Still she did Charles a great service.
     The legitimacy of Charles VII was a concern since his father Charles VI was mentally incompetent and his mother Isabella of Bavaria had been unfaithful, but Henry VI's claim to the throne was no better since he was related to the French crown through the female line and under Salic law could not inherit.  Also Isabella had been unfaithful with her brother-in-law, Louis of Orleans,  and if he was not Charles VI's son, he was still in line for the throne. However, at the time of Joan involvement with the Valois cause, they had lost heart and the Dauphin was unsure of himself.
     What Joan did at Chinon in 1429 to convince Charles to fight the English and that his claim to the throne was supported by God is unclear.  At her trial, her account changed at first she pleaded that she had sworn not to tell but, under pressure and probably torture, she spoke.  Her voices lead her to pick out Charles in the crowd even though she had not seen him before and she revealed to him a prayer that he had secretly made and told no one about.  Also, the voices are supposed to have shown him a sign upon Joan's appearance that Charles VI was his father.  She said that the voices wanted him to raise the siege at Orleans.  This military victory accomplished gave the Valois cause new heart.
     One of the things that is said is that Joan was not a virgin.  This is only being put about by the English side to justify her murder since, if she was a virgin, her conviction as a heretic was problematic since the devil does not deal with virgins. After she was captured and brought to Paris, she was examined by the Queen of Sicily and her ladies and found to be intact. Even some of the English captors said she was a virgin, possibly to protect themselves from charges that she had been sexually assaulted in custody.
      For whatever reason that she was killed, it was a terrible to die and it failed as Charles VI entered Paris four years later.  By 1450, the English ended their struggle for France. I recommend Marina Warner's book Joan of Arc, The Image of Female Heroism for those who want to read more.

2 comments:

Tracy said...

Sounds as though all sides viewed her as trouble - Charles, because she didn't obey his orders but would only follow ones given to her by the voices she heard, the Church, because they didn't like the idea of the people interpreting God's words for themselves, they liked to keep it strictly hierarchical, with the Church as the intermediary, and the Bishop, who wanted the English to win.

Anonymous said...

Joan of Arc was a weirdo and a loose cannon without any doubt. It is really difficult to understand why a peasant girl started to hear "voices" and decided it was up to her to save her country, especially that the state of France at that time was nothing to be envied - the king was insane, his closest relatives quarreled over the regency, both the military and civil leadership were demoralized and discredited, the population had been decimated by the Black Death. A young girl wanted to overcome these drawbacks and she must have been either insane or dead sure of her divine guidance (the first does not exclude the second, after all).

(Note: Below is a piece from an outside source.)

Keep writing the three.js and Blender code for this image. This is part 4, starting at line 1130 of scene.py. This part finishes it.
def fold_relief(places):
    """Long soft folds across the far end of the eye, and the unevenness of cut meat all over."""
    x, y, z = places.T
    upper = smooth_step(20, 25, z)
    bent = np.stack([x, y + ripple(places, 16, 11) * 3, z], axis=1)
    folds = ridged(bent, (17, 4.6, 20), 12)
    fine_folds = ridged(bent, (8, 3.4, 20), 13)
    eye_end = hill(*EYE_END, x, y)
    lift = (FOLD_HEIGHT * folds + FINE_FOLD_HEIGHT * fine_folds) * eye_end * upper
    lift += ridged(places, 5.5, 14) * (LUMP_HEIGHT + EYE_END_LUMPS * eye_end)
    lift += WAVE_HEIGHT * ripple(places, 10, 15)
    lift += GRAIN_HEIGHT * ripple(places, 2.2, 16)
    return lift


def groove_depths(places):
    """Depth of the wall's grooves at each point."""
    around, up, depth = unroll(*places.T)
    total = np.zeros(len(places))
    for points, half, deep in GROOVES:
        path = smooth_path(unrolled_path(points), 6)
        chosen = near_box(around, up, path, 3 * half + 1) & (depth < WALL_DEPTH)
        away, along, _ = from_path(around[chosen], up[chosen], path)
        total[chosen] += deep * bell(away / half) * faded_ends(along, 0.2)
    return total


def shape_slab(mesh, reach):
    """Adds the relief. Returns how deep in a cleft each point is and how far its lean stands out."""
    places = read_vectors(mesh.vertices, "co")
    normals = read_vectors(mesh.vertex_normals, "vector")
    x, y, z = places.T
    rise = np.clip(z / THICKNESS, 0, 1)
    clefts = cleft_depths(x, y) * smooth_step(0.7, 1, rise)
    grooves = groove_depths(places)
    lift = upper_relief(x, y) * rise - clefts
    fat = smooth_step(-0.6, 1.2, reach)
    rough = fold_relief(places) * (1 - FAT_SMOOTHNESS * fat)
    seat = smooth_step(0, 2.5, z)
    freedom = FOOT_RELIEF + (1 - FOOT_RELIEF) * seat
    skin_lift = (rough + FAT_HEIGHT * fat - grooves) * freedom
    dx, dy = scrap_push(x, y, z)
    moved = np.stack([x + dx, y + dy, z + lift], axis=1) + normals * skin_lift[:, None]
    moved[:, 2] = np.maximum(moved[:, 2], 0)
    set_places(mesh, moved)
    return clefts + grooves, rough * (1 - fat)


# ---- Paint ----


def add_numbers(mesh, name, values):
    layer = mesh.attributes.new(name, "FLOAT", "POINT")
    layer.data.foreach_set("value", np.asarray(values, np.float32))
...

Joan made a lot for her country but I suppose plenty of people, the king of France among them, preferred her dead than alive. Her courage and military victories gained her popularity but also made the others look very, very bad. Her trial showed that she was also quite clever: the transcript's most famous exchange is an exercise in subtlety. "Asked if she knew she was in God's grace, she answered: 'If I am not, may God put me there; and if I am, may God so keep me.'" The question was a scholarly trap, as Church doctrine held that no one could be certain of being in God's grace. If she had answered yes, then she would have convicted herself of heresy. If she had answered no, then she would have confessed her own guilt. Such a clever woman with an aura of bravery and even sainthood could have had a lot of influence. If, for example, she had decided (or "the voices" had informed her) that France needs another king, thre days of Charles VII might have been a bit shorter (and it would serve him right).

There is also other truth : people, chosen by goods, die early.